In an article by President Xi Jinping on strengthening areas of weakness in building a moderately prosperous society that was published in Qiushi Journal on June 1, Xi emphasized environmental protection as one of the areas that needed attention to fix weak links.

"The country faces arduous air pollution control tasks in key regions, which are frequented by heavy air pollution in fall and winter. The task is also heavy for ecological conservation and remediation in the Yangtze River Basin," he wrote. There also are problems with black, malodorous bodies of water in cities and dirty and disorderly environments in rural areas, he added.

China has made marked progress on air pollution control, said Liu Bingjiang, head of air quality management at the Ministry of Ecology and Environment, and has already hit some year-end targets, but officials and experts say it still has challenges in fulfilling all of its air pollution control targets, with ozone a particularly arduous challenge.

Targets for 2020 on track

A three-year air pollution control plan published by the State Council in 2018 says that 80 percent of days in 337 major Chinese cities should have fairly good air quality by the end of 2020, and the number of days with heavy air pollution or worse has fallen by at least 25 percent from 2015.

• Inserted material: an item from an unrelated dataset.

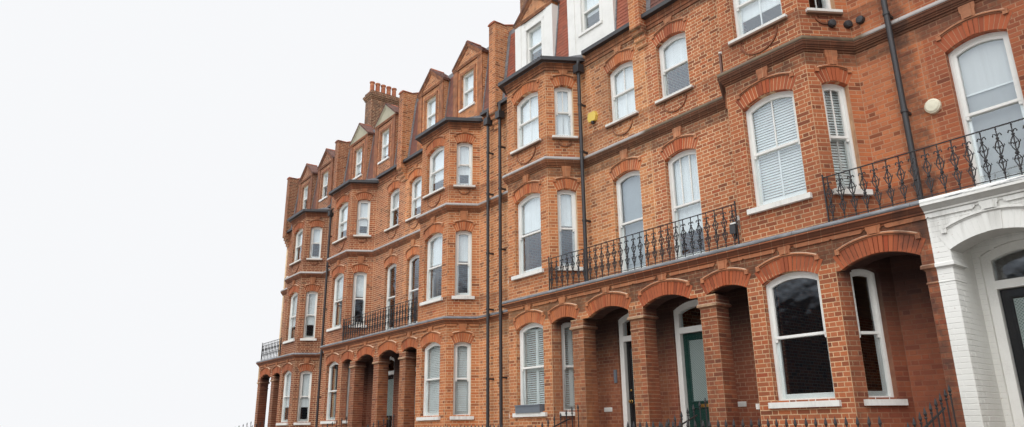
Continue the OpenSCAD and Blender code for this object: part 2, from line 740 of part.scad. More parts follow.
// Door frame with a fanlight over its transom, and the door that it carries on its party wall side
frame_y = 60;
door_frame_t = 130;
door_sunk = 12;
door_y = frame_y + door_frame_t - 5 - door_t;
door_foot = 10;
hinge_u = door_u - door_w / 2;
pin_u = hinge_u - door_gap;
pin_y = frame_y + door_frame_t + 0.3 + knuckle_r;
door_head_z = ground_z + door_foot + door_h + door_gap;
jamb_w = (doorway_w - door_w) / 2 - door_gap;
module door_frames() color("white") each_house() for (s = [-1, 1])
  translate([door_u + s * (doorway_w - jamb_w) / 2 - jamb_w / 2, frame_y, ground_z])
    cube([jamb_w, door_frame_t, door_head_z - ground_z]);

module fanlight_shape() arch_shape(doorway_w, door_head_z + transom_h, ground_z + spring_ground, jamb_w);
module fanlight_frames() color("white") each_house() translate([door_u, 0, 0])
  upright(frame_y, door_frame_t) difference() {
    arch_shape(doorway_w, door_head_z, ground_z + spring_ground);
    fanlight_shape();
  }
module fanlight_glass() translate([door_u, 0, 0])
  upright(frame_y + door_frame_t / 2, glass_t) fanlight_shape();

// Door with a tall sunk pane over a sunk panel, three hinge knuckles and a knob
module door_leaf() {
  stile = 130;
  lock_z = 980;
  kick = 220;
  z0 = ground_z + door_foot;
  difference() {
    translate([hinge_u, door_y, z0]) cube([door_w, door_t, door_h]);
    for (y = [door_y - eps, door_y + door_t - door_sunk]) {
      translate([hinge_u + stile, y, z0 + lock_z])
        cube([door_w - 2 * stile, door_sunk + eps, door_h - lock_z - stile]);
      translate([hinge_u + stile, y, z0 + kick])
        cube([door_w - 2 * stile, door_sunk + eps, lock_z - kick - stile]);
    }
  }
  for (z = [z0 + kick, z0 + door_h / 2, z0 + door_h - kick]) translate([pin_u, 0, z - 50]) {
    translate([0, pin_y, 0]) cylinder(r = knuckle_r, h = 100, $fn = 32);
    translate([0, door_y + door_t, 0]) cube([door_gap + 3, pin_y - door_y - door_t, 100]);
  }
  translate([hinge_u + door_w - stile / 2, door_y, z0 + lock_z + stile / 2]) rotate([90, 0, 0])
    cylinder(r = 28, h = 45, $fn = 32);
}
module door_1() color("darkgreen") in_house(0) door_leaf();
module door_2() color("black") in_house(1) door_leaf();
module door_3() color("black") in_house(2) door_leaf();
module door_4() color("black") in_house(3) door_leaf();
module door_5() color("darkgreen") in_house(4) door_leaf();
module door_6() color("black") in_house(5) door_leaf();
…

It also set a goal for major cities that have yet to see their average concentration of PM2.5 reach the national standard of 35 micrograms per cubic meter. By the end of 2020, such cities should reduce the density of the pollutant by at least 18 percent from the 2015 level.

Liu said all of the 261 such cities have seen their average PM2.5 density down by 23.1 percent from the 2015 level by the end of last year.

The number of days with heavy or worse air pollution in all 337 major cities was down by 36.6 percent in the same time frame.

"It has been a foregone conclusion that we will realize the 2020 target on PM2.5 by the end of the year," Liu said.

But he added that increasing ozone density posed challenges for reaching the target of more days with fairly good air quality in major Chinese cities.

The 337 major cities had fairly good air quality on 79.3 percent of days in 2018. However, a heat wave that hit some provincial-level regions in the third quarter of 2019 caused a sharp increase in ozone density, which resulted in marked increases in the number of days with too much air pollution and "added difficulties" meeting the 2020 target, Liu said.

Sunlight and high temperatures can trigger chemical reactions in oxynitride pollutants and volatile organic compounds, or VOCs, which often are components of petroleum fuels, to form ozone. While the ozone layer helps shield Earth from harmful ultraviolet radiation, even relatively low amounts of the gas can damage lungs and result in shortness of breath, and Liu said emissions of oxynitrides and VOCs remain high in China.

He also said adjusting the structures of industry, energy consumption, transportation and land use to further improve air quality was an increasingly arduous task.

Effort to control VOCs

The dominant position of heavy industry in the industrial structure and the country's reliance on coal for energy and roads for transportation have yet to be changed fundamentally, Liu said.

The ministry launched a VOC-control campaign in June to tackle ozone pollution.

By the end of July, 168 teams had been dispatched to 58 cities with high VOC emissions and serious ozone pollution to help local authorities reduce emissions, ministry spokesman Liu Youbin said at a news conference in August.

Ning Miao, a researcher at the Chinese Academy of Environmental Planning, said VOC emissions have yet to be "effectively curbed" in China.

In 2015, 25 million metric tons of man-made VOCs were emitted in China, far more than in the United States or the European Union, she said.

What made controlling VOC emissions in China particularly challenging, she said, was that fugitive emissions-those released from pressurized equipment due to leaks and other unintended or irregular releases-accounted for 60 percent of VOC emissions in China's industrial sector.